↓
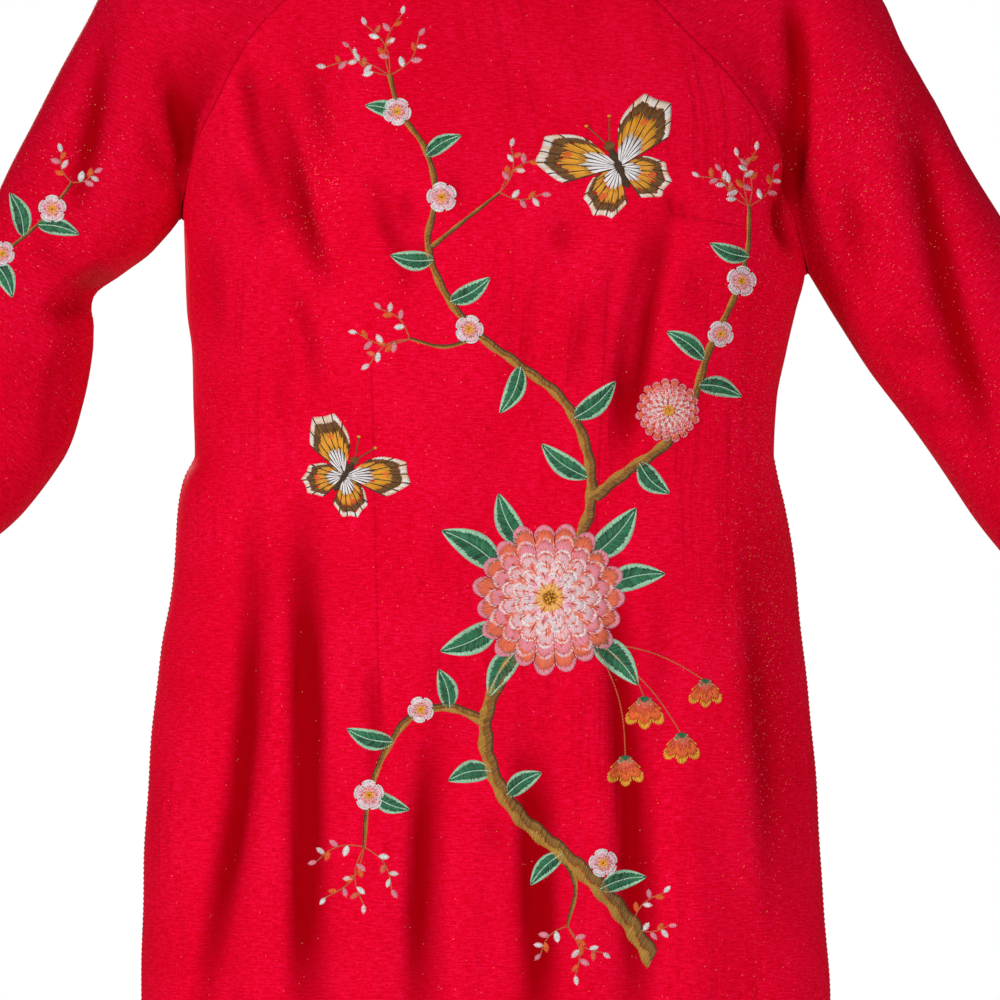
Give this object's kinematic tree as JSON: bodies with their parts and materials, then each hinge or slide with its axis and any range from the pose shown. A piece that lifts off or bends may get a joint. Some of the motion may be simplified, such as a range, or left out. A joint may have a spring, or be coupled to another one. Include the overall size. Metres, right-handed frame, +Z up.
{
  "type": "ao dai tunic",
  "caption": "Long-sleeved ao dai tunic with a stand collar, raglan sleeves, a fitted waist and side slits that leave free front and back panels, hollow and as worn.",
  "frame": {"origin": "middle of the neck opening, level with the collar seam at the shoulders", "axes": "+Z up towards the neck, -Y towards the front, +X towards the side at the right in a front view"},
  "size_m": [1.0043, 0.2595, 1.3084],
  "materials": {
    "red_silk": "slubbed silk blend with a soft sheen and fine glitter"
  },
  "bodies": {
    "root": {"front_panel": "red_silk", "back_panel": "red_silk", "sleeve_left": "red_silk", "sleeve_right": "red_silk", "collar": "red_silk"}
  },
  "joints": []
}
↑
> **What you need to do**
Using the data above, reproduce every line exactly.

> **Written answer**
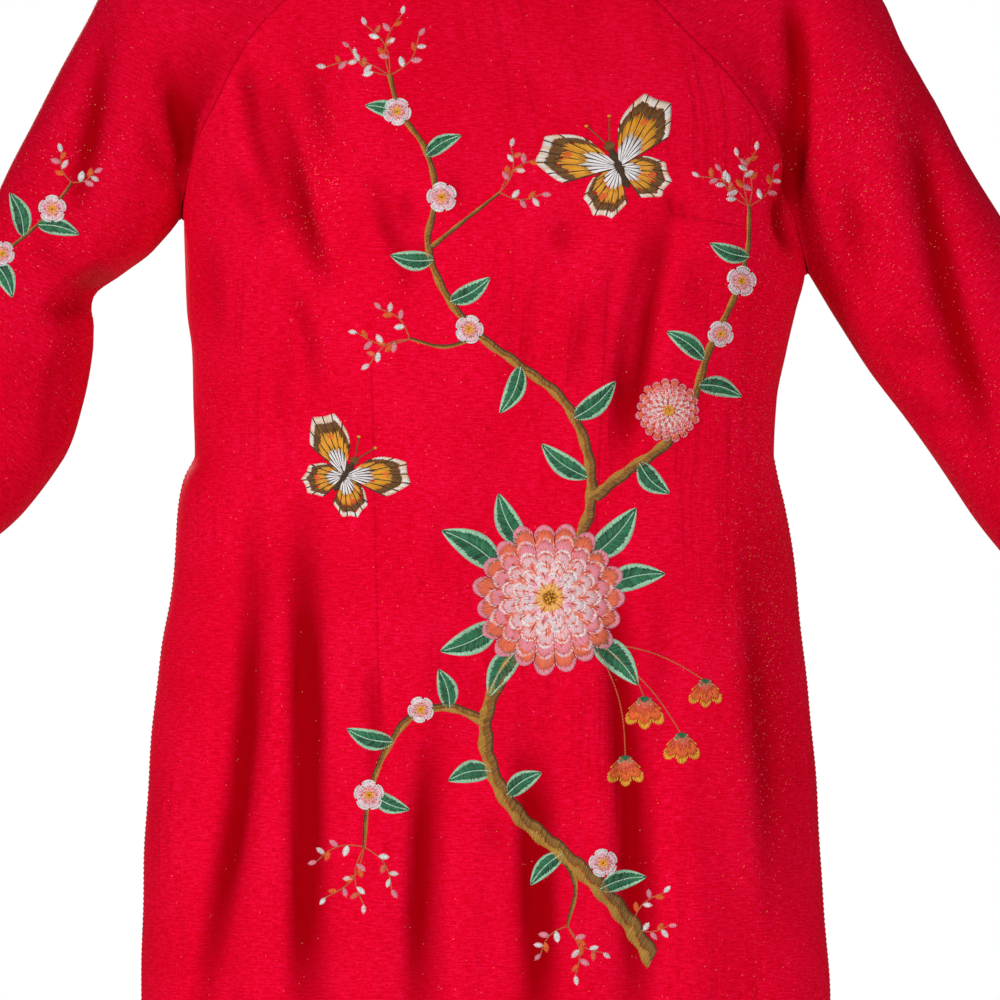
Give this object's kinematic tree as JSON: bodies with their parts and materials, then each hinge or slide with its axis and any range from the pose shown. A piece that lifts off or bends may get a joint. Some of the motion may be simplified, such as a range, or left out. A joint may have a spring, or be coupled to another one. Include the overall size. Metres, right-handed frame, +Z up.
{
  "type": "ao dai tunic",
  "caption": "Long-sleeved ao dai tunic with a stand collar, raglan sleeves, a fitted waist and side slits that leave free front and back panels, hollow and as worn.",
  "frame": {"origin": "middle of the neck opening, level with the collar seam at the shoulders", "axes": "+Z up towards the neck, -Y towards the front, +X towards the side at the right in a front view"},
  "size_m": [1.0043, 0.2595, 1.3084],
  "materials": {
    "red_silk": "slubbed silk blend with a soft sheen and fine glitter"
  },
  "bodies": {
    "root": {"front_panel": "red_silk", "back_panel": "red_silk", "sleeve_left": "red_silk", "sleeve_right": "red_silk", "collar": "red_silk"}
  },
  "joints": []
}